Evolution of a Type Ia supernova. Credit: NASA/ESA/A. Feild
Evolution of a Type Ia supernova. Credit: NASA/ESA/A. Feild

At the end of the process, each detection of a candidate is given a score based on the fraction of decision trees that considered it to have the characteristics of a detection of a supernova. The closer the classification score is to one, the stronger the candidate. Goldstein notes that in preliminary tests, the classification pipeline achieved 96 percent overall accuracy.

“When you do subtraction alone you get far too many ‘false-positives’ — instrumental or software artifacts that show up as potential supernova candidates — for humans to sift through,” says Rollin Thomas, of Berkeley Lab’s C3, who was Goldstein’s collaborator.

He notes that with the classifier, researchers can quickly and accurately strain out the artifacts from supernova candidates. “This means that instead of having 20 scientists from the supernova working group continually sift through thousands of candidates every night, you can just appoint one person to look at maybe few hundred strong candidates,” says Thomas. “This significantly speeds up our workflow and allows us to identify supernovae in real-time, which is crucial for conducting follow up observations.”

“Using about 60 cores on a supercomputer we can classify 200,000 detections in about 20 minutes, including time for database interaction and feature extraction.” says Goldstein.

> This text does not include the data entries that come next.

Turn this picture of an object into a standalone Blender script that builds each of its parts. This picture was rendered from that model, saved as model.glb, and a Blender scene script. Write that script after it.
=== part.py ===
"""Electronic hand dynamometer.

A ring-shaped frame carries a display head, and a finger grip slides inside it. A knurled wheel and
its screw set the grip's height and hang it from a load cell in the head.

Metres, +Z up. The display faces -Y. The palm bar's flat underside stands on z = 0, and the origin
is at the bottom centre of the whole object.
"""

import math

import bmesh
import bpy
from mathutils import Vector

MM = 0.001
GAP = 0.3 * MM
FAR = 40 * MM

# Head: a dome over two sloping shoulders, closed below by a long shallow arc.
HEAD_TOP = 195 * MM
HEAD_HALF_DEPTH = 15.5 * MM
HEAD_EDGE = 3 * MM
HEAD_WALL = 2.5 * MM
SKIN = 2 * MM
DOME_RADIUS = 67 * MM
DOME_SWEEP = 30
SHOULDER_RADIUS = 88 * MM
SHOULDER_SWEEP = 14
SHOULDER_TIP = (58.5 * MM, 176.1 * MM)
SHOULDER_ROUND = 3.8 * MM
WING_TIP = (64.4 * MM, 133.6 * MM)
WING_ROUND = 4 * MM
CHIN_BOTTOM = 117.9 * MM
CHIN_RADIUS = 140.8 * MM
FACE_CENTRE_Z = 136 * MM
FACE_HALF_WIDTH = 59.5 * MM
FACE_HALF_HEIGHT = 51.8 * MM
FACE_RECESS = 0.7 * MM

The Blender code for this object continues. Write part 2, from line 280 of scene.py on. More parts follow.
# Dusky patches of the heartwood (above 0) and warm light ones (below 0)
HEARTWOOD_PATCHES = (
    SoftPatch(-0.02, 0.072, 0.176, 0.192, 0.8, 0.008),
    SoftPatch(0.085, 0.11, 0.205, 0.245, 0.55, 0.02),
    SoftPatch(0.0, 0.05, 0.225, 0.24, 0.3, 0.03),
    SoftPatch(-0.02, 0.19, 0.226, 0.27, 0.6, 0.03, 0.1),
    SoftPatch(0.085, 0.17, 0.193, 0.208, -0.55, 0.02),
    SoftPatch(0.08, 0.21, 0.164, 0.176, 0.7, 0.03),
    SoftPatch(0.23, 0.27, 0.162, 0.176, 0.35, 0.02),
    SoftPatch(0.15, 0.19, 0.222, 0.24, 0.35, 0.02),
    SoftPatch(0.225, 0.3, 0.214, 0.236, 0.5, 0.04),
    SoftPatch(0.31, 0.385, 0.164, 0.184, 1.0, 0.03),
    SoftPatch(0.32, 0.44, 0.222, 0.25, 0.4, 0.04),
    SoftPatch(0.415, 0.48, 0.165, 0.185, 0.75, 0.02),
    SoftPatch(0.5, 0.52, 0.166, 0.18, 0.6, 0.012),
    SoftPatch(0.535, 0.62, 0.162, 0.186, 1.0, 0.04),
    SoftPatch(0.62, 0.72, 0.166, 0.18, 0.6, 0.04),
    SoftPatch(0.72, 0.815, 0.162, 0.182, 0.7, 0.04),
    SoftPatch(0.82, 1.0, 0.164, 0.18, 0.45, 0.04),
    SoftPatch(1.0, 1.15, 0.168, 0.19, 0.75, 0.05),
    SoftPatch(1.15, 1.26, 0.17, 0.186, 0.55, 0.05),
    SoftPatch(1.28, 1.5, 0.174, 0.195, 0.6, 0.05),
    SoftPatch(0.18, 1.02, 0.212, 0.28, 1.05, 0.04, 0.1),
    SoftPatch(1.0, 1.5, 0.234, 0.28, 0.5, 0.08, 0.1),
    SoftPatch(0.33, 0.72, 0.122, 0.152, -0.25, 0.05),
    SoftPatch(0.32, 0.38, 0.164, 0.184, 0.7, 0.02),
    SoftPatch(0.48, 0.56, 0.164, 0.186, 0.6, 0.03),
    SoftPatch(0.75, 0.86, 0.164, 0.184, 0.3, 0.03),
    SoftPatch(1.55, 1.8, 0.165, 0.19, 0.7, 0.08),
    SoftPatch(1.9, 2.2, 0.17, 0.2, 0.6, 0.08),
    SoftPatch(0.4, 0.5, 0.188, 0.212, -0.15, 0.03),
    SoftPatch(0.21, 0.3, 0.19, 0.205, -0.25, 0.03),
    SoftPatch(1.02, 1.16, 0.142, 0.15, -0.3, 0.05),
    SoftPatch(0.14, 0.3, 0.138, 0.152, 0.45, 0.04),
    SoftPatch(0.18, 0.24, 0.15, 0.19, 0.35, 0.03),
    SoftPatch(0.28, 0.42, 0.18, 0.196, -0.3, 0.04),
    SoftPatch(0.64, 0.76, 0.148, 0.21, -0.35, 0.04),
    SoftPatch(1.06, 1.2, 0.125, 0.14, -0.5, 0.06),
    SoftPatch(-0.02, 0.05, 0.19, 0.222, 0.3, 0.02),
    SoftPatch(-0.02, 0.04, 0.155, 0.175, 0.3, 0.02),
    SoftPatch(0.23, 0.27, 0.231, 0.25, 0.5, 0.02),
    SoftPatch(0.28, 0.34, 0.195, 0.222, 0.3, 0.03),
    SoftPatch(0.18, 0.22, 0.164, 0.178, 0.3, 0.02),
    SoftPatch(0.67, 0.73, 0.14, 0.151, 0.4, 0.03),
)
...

Goldstein and Thomas note that the next step in this work is to add a second-level of machine learning to the pipeline to improve the classification accuracy. This extra layer would take into account how the object was classified in previous observations as it determines the probability that the candidate is “real.” The researchers and their colleagues are currently working on different approaches to achieve this capability.